2048-bit keys are the current minimum for new deployments. 1024-bit keys have been deprecated in most guidance and some receivers no longer accept them. Sending platforms that sign with 1024-bit keys on behalf of a domain are worth pressing to upgrade; the key length is set by the platform, not the domain owner, when delegation is used.

Key rotation is worth scheduling. A DKIM private key that has not been rotated since initial setup is effectively a long-term credential: an attacker who exfiltrates it can sign new fraudulent emails that pass DKIM validation under the domain’s identity. Rotation involves generating a new key pair, publishing the new public key under a new selector, updating the sending platform, and retiring the old selector after propagation.

The l= body length parameter permits partial signing of the message body, allowing content to be appended without invalidating the signature. Omitting it from DKIM signatures means the entire body is covered: any modification invalidates the signature.

DMARC

DMARC ties SPF and DKIM to the header From address that recipients see, and provides a policy for how receivers handle messages that fail. The policy progression runs from p=none (report only, no enforcement) through p=quarantine (deliver to spam folder) to p=reject (do not deliver).

A DMARC record at p=none generates aggregate reports but provides no protection. The drift is common: a domain publishes p=none as the first step toward enforcement, begins receiving aggregate reports, and never advances past it.

The aggregate reporting address (rua=) receives XML summaries from participating receivers, showing which sources sent mail as the domain and whether they passed authentication. Processing those reports is what makes the transition to p=quarantine and p=reject tractable: a spike in failures from previously-unseen source addresses is usually either an active spoofing campaign or an undocumented sending system. The reports do not read themselves.

An organisation publishes DMARC at p=none in early 2024. Aggregate reports arrive weekly and go unreviewed. In late 2025, a spoofing campaign impersonating the domain’s finance team targets the organisation’s suppliers, requesting bank account changes. The campaign runs for six weeks before a supplier calls to query a payment. The DMARC aggregate reports from that period show thousands of failures from infrastructure the organisation does not recognise. The data was there throughout.

RFC 7489 specifies that subdomains inherit the apex DMARC policy when no sp= tag is present. An explicit sp=reject is worth adding for clarity and to avoid variation across receivers in how they interpret the inheritance rule.

BIMI

BIMI (Brand Indicators for Message Identification) attaches a brand logo to authenticated email in supporting inbox clients including Gmail, Apple Mail, and Yahoo Mail. The logo appears next to the sender name before the message is opened.

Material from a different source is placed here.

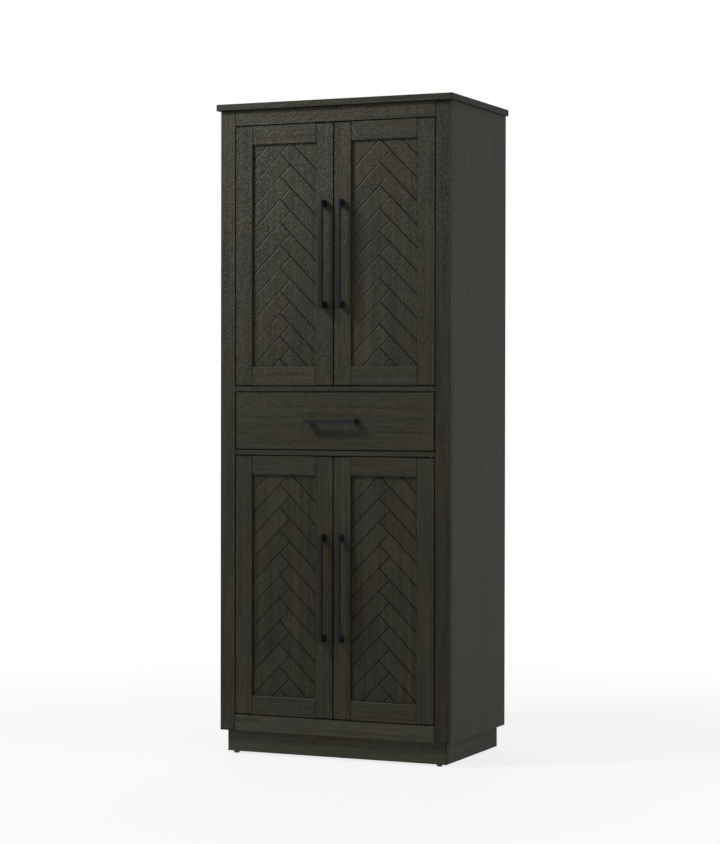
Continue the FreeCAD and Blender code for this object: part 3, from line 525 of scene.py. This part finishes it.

The prerequisite is DMARC at p=quarantine or p=reject. BIMI is not available to domains still at p=none; the requirement is deliberate. The practical value is inbox presence and brand recognition for recipients; the security forcing function is the DMARC enforcement it requires. An organisation that deploys BIMI has necessarily moved past monitoring mode.

The DNS record is published at default._bimi.<domain> with a v=BIMI1 tag, an l= tag pointing to an SVG logo file hosted over HTTPS, and optionally an a= tag referencing a Verified Mark Certificate. A VMC, issued by Entrust or DigiCert following trademark verification, adds a blue verified checkmark in Gmail and Apple Mail alongside the logo. Self-asserted BIMI without a VMC is honoured by some clients and ignored by others; the major clients that matter for most domains require a VMC for the full display.

MTA-STS and TLS-RPT

SMTP servers negotiate TLS via STARTTLS, which is opportunistic: a network attacker able to intercept SMTP connections can strip the STARTTLS offer and force a plaintext connection. MTA-STS closes this by publishing a policy that receiving servers cache, instructing senders to require TLS and reject connections that cannot establish it.

The MTA-STS policy file lives at https://mta-sts.<domain>/.well-known/mta-sts.txt. The DNS record at _mta-sts.<domain> signals to senders that a policy exists and provides a version identifier for cache invalidation. Policy modes follow the same progression as DMARC: testing mode logs failures without rejecting connections; enforce mode requires TLS and rejects connections that cannot establish it.

TLS-RPT, published at _smtp._tls.<domain>, requests that senders report TLS delivery failures and MTA-STS policy failures. Those reports surface downgrade attempts and misconfigured connectors before they become undetected plaintext flows.

Third-party sender management

Marketing platforms, ticketing systems, and helpdesk tools often send as the organisational domain. Each adds entries to the SPF record. Auditing the record against the sending services actually in use, and removing entries for services no longer active, is straightforward and worth doing periodically.

A subdomain strategy isolates third-party senders from the primary domain. Sending marketing email from a dedicated subdomain keeps the primary domain’s SPF record clean and limits the blast radius if a third-party platform is compromised or sends spoofed messages. Separate DMARC and SPF records for the subdomain cover it explicitly.

DKIM delegation to SaaS platforms gives those platforms signing authority for the domain. The key length used is set by the platform, not by the domain owner. Platforms that still default to 1024-bit signing keys are worth flagging during vendor reviews.